Desprezando uma tentativa de golpe de gabinete durante o interregno Café Filho, abortada pelo Exército em novembro de 1955, outra aventura golpista ocorreria em agosto de 1961. O mercurial presidente Janio Quadros, eleito em 1960, concorrendo por uma coalizão conservadora, renunciou após sete meses de governo. Embora sob fogo cerrado de sua própria base parlamentar, irritada com algumas de suas medidas, a renúncia insinuava um possível convite a que voltasse ao poder com poderes ilimitados. Repelido o convite pelo Parlamento, outro grito ecoou na nova Capital: os ministros militares vetavam a posse do então vice- Presidente João Goulart, em viagem pelo exterior.

Diante da surpresa e pasmaceira nacionais, o grito golpista prevaleceria não fosse o então governador do Rio Grande do Sul, Leonel Brizola, se recusar a obedecê-lo. Criando a rede radiofônica da Legalidade, Leonel Brizola mobilizou a vontade popular contra a ferida paralisante do grito e em uma semana a aventura se dissipara em vergonha.

Aí chegamos a 1964. Oura quadrilha de megafones parlamentares, em criminoso conluio com os favorecidos agentes da imprensa, anunciava a iminente substituição das instituições democráticas pelo comunismo internacional. Exortações aos militares se sucediam, enquanto o deputado Bilac Pinto denunciava a existência de uma guerra subversiva em desenvolvimento. As esquerdas trouxeram sua contribuição, pressionando o presidente João Goulart a medidas tergiversando a legalidade. Ao inverso de 1961, quando os golpistas falavam em romper a Constituição e Leonel Brizola em defendê-la, em 1964 os golpistas bradavam defender a democracia e os democratas pareciam depreciá-la. O grito golpista foi ao extremo da escala com os editoriais do Correio da Manhã, Basta e Fora. O general Mourão Filho já partira de Juiz de Fora, mesmo sem ler os jornais, em direção à cidade do Rio de Janeiro, então capital do estado da Guanabara. Não obstante toda a polifonia anterior das esquerdas, o apito de Mourão Filho foi correspondido por guarnição após guarnição, simultaneamente ao silêncio e passividade de toda a Nação, suas instituições e organizações. Pela primeira vez os reacionários ganharam no grito. E continuaram com o monopólio da voz por 21 anos.

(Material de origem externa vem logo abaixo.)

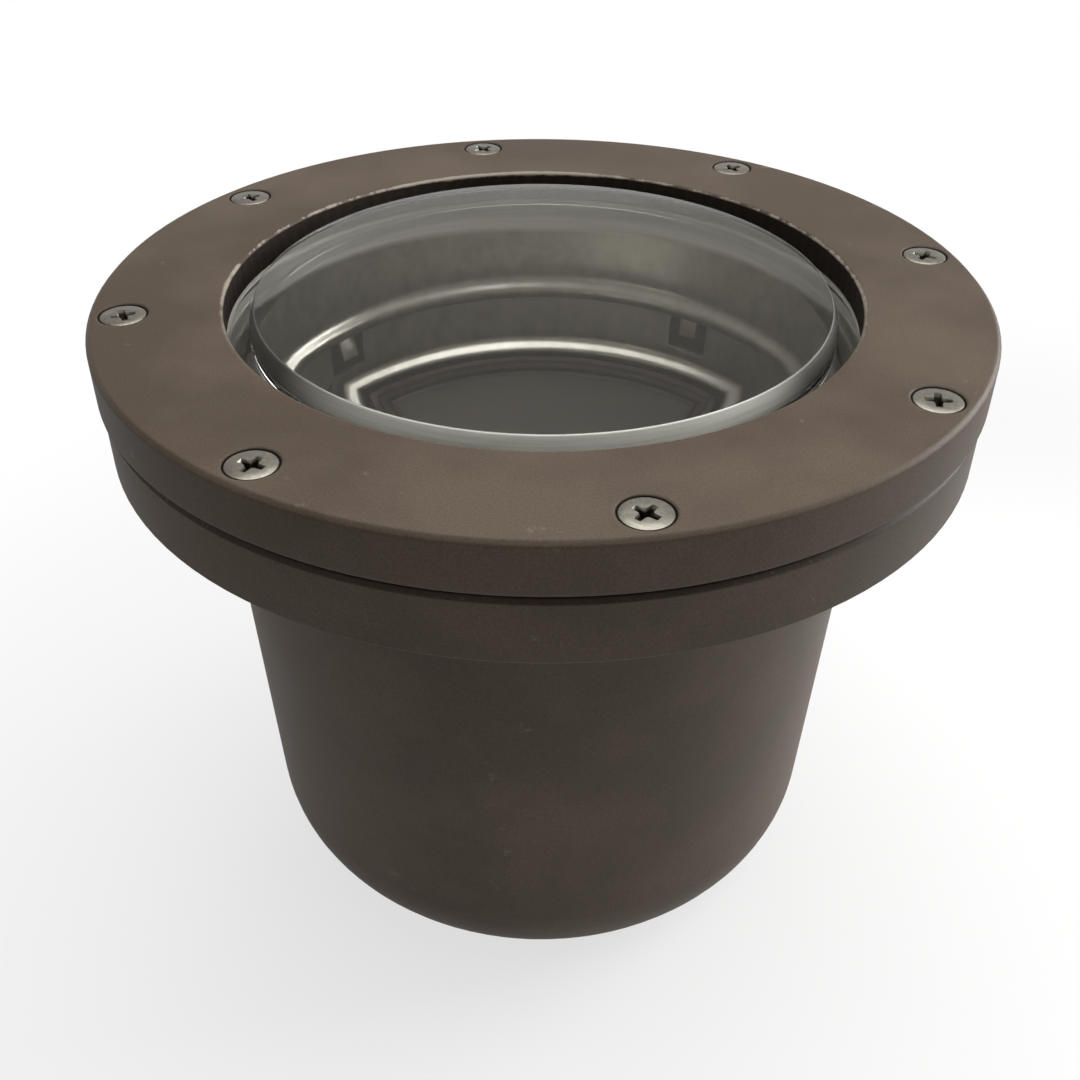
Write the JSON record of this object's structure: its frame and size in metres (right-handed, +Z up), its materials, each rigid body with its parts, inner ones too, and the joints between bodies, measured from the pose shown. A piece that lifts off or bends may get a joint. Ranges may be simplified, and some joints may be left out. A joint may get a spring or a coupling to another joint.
{
  "type": "in ground well light",
  "caption": "Round recessed ground light with a screwed cover ring, stepped glass, spun bowl and an aimable lamp on a tilting yoke.",
  "frame": {"origin": "centre of the flat base, on the surface that the can stands on", "axes": "+Z up along the axis through the glass, +Y to the rear where the cable gland is, +X to the right"},
  "size_m": [0.19, 0.19, 0.1507],
  "materials": {
    "bronze_coat": "satin bronze coat over cast aluminium",
    "gasket_rubber": "matte moulded silicone rubber",
    "lens_silicone": "pale moulded silicone rubber",
    "spun_sheet": "dull spun sheet",
    "stainless": "satin stainless steel",
    "clear_glass": "clear pressed glass, polished",
    "black_nylon": "moulded nylon, matte",
    "brass": "turned brass",
    "zinc_steel": "zinc plated strip steel",
    "cast_lamp": "bare die cast aluminium",
    "frosted_face": "frosted glass, matte",
    "white_board": "white solder mask",
    "led_resin": "yellow phosphor resin",
    "spring_wire": "black oxide spring wire",
    "lead_sleeve": "silicone lead sleeve"
  },
  "bodies": {
    "housing": {"housing": "bronze_coat", "flange_gasket": "gasket_rubber", "bowl": "spun_sheet", "lens_seat_gasket": "lens_silicone", "gland_body": "black_nylon", "gland_washer": "gasket_rubber", "gland_bush": "gasket_rubber", "gland_nut": "black_nylon", "earth_screw": "brass", "earth_washer": "stainless", "swivel_bolt": "stainless", "swivel_spring_washer": "stainless", "swivel_pad": "black_nylon"},
    "cover": {"cover_ring": "bronze_coat", "cover_screws": "stainless", "lens": "clear_glass", "lens_top_gasket": "lens_silicone"},
    "yoke": {"yoke": "zinc_steel", "terminal_block": "black_nylon", "terminal_screws": "brass", "block_screw": "stainless", "lamp_leads": "lead_sleeve"},
    "lamp": {"gimbal_ring": "zinc_steel", "pivot_screws": "stainless", "pivot_washers": "black_nylon", "lamp_body": "cast_lamp", "lamp_face": "frosted_face", "led_board": "white_board", "leds": "led_resin", "lamp_terminals": "brass", "retaining_ring": "spring_wire"}
  },
  "joints": [
    {"name": "cover_lift", "type": "slide", "parent": "housing", "child": "cover", "axis": [0, 0, 1], "range_m": [0, 0.08]},
    {"name": "yoke_swivel", "type": "hinge", "parent": "housing", "child": "yoke", "pos_m": [0, 0, 0.01], "axis": [0, 0, 1], "range_deg": [-170, 170]},
    {"name": "lamp_tilt", "type": "hinge", "parent": "yoke", "child": "lamp", "pos_m": [0, 0, 0.086], "axis": [1, 0, 0], "range_deg": [-15, 15], "deforming": ["lamp_leads"]}
  ]
}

Em 2005 foram os mesmo ventríloquos da reação, no Congresso e na imprensa, que se extremaram na gritaria contra a legalidade constitucional. Ao contrário do que profetizaram os terroristas da opinião, o primeiro governo de um operário brasileiro não fazia água, afundando em seu fracasso, mas encantava o país e a cena internacional com os resultados de uma administração cuja prioridade anunciada em discurso de posse, obedecida tenazmente, seria a abolição da miséria no Brasil. Desmoralizando a clássica tese de que era impossível conciliar crescimento econômico, baixa inflação e distribuição de renda, os frutos da ação governamental apontavam justamente para a realização dos três objetivos. O grito, na verdade o berreiro reacionário, voltou a perder. O governo popular venceu as eleições em 2006 e 2010.

O tradicional berreiro retornou com pompa e circunstância, agora em 2014. Herdeiros de nomes ilustres disputam o poder. É do jogo. Bem como é conhecido o coral de denúncias vazias, marolas inconsistentes e o sussurrar das más intenções, na imprensa, no parlamento e nas redes sociais. Depende das organizações populares, todavia, como dependeu em 64, e não aos institutos de pesquisa, responder a duas perguntas fundamentais: a ferida de 1950 vai prevalecer? os adversários vão ganhar no grito?